И когда незнакомец уже был в самом проходе, нервы мои не выдержали, и я рванул, как на тренировке, тот понёсся от меня, Боря же кинулся следом за нами. Хорошо, что в дверях несчастный мужик столкнулся с туристами и, прорываясь сквозь них, шлёпнулся прямо на самом пороге собора Святого Николая. Тут-то я его и подхватил.
В небольшом ресторанчике, коих в центре Хельсинки множество, незнакомец трещал без передыху уже полчаса. Сначала, кончено, нам пришлось долго убеждать гражданина Финляндии с русскими корнями, что мы не из КГБ. Но когда у киоска с журналами нам удалось отыскать старую статью о призе «Известий», где была напечатана фотография Бори Александрова, который стал лучшим нападающим турнира, мужчина успокоился. Звали незнакомца Юхан Кипрусофф или по-русски Иван Кипрусов. Иван-Юхан так перенервничал, что выложил нам все подробности своего бегства из СССР в Финляндию, которую он совершил ещё в далёком 1930 году вместе с отцом и старшим братом.

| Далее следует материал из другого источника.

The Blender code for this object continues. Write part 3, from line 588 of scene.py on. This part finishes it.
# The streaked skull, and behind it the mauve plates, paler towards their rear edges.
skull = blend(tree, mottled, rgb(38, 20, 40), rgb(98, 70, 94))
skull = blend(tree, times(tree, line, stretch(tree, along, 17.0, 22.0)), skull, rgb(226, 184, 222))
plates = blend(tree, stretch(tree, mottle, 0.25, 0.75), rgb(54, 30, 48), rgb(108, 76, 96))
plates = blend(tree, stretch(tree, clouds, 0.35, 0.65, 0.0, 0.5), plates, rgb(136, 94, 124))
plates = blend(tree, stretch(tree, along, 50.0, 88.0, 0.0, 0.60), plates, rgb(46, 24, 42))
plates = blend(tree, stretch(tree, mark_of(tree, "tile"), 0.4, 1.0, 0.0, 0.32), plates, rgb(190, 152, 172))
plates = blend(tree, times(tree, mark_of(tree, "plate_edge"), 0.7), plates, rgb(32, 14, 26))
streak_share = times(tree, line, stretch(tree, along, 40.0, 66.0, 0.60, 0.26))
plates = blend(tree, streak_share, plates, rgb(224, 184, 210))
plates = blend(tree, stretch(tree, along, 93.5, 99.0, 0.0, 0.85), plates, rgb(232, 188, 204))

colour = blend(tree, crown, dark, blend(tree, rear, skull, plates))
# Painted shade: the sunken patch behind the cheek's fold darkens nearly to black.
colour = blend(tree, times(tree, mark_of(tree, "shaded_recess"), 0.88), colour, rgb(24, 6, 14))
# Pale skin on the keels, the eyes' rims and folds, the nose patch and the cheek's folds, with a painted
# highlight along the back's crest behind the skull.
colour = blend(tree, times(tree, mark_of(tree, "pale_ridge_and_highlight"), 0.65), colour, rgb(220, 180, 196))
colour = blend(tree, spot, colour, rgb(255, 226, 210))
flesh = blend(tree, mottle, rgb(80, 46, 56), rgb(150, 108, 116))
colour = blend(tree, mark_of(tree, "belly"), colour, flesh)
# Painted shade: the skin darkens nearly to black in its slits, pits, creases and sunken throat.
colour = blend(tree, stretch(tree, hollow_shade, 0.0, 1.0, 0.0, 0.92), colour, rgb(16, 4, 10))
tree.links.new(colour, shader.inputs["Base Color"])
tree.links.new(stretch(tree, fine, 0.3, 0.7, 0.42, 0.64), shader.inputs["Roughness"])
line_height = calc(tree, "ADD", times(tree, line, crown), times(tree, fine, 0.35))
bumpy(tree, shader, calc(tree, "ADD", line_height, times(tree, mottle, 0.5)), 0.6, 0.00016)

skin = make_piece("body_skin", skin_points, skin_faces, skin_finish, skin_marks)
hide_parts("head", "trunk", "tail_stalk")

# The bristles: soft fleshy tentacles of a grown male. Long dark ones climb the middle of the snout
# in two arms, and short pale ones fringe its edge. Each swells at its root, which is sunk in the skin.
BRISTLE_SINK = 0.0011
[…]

— Как в 1928 году НЭП отменили, так нас всей семьей и раскулачили, — выпив немного пива, сообщил Юхан. — Не в лагеря, конечно, отправили, а из-под Смоленска забросили нас в Карелию в Кондопогу, работать на стройку простыми землекопами. Жили в бараке, мать с сестрами не выжили, умерли от болезней в течение года. Ну, отец и решился бежать в Финляндию через болота. Мне тогда только что исполнилось 15 лет, брату 18. Неделю плутали, питались подножным кормом, но границу перешли. Сдюжили.

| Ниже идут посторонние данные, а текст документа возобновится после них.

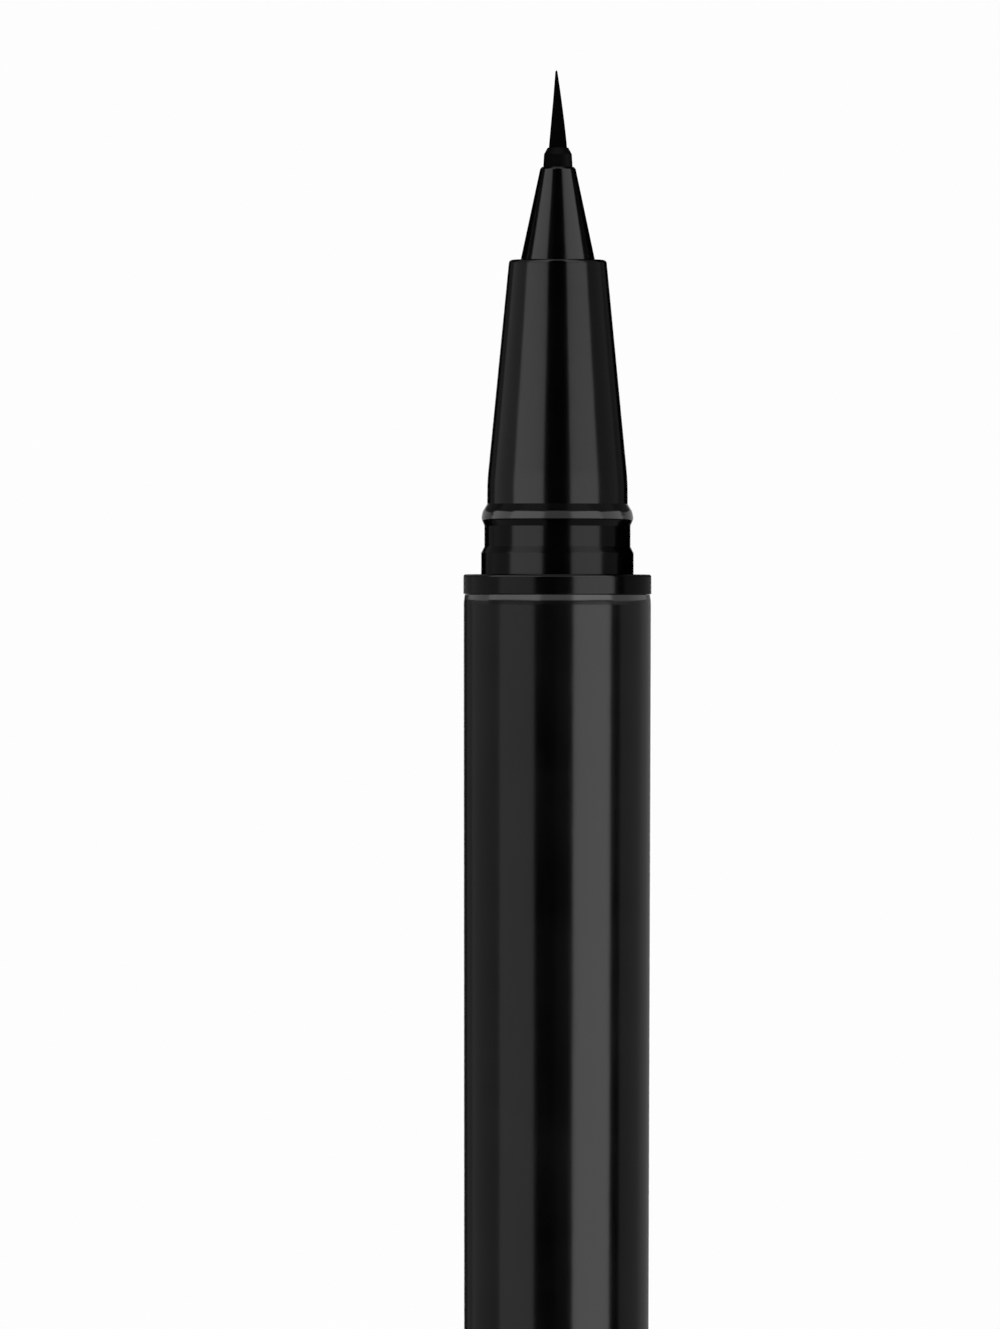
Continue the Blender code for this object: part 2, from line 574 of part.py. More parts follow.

— Ясно, — я решил закруглить жизнеописание мужчины, в которых он мог многое и приврать, и приукрасить, а мог и рассказать чистую правду. — Время тогда было тяжёлое. Гражданская война.
— Да, наши с белыми бились не на жизнь, а на смерть, — «вставил свои пять копеек» Боря. — Один только Василий Иванович Чапаев чего стоит вместе с Петькой.
— Дело у нас к тебе, Юхан, по торговой части. — Перешёл я к сути. — У нас есть несколько банок красной икры, товар качественный, отборный, икринка к икринке, продукт абсолютно экологически чистый без консервантов и прочей вредной для организма химии.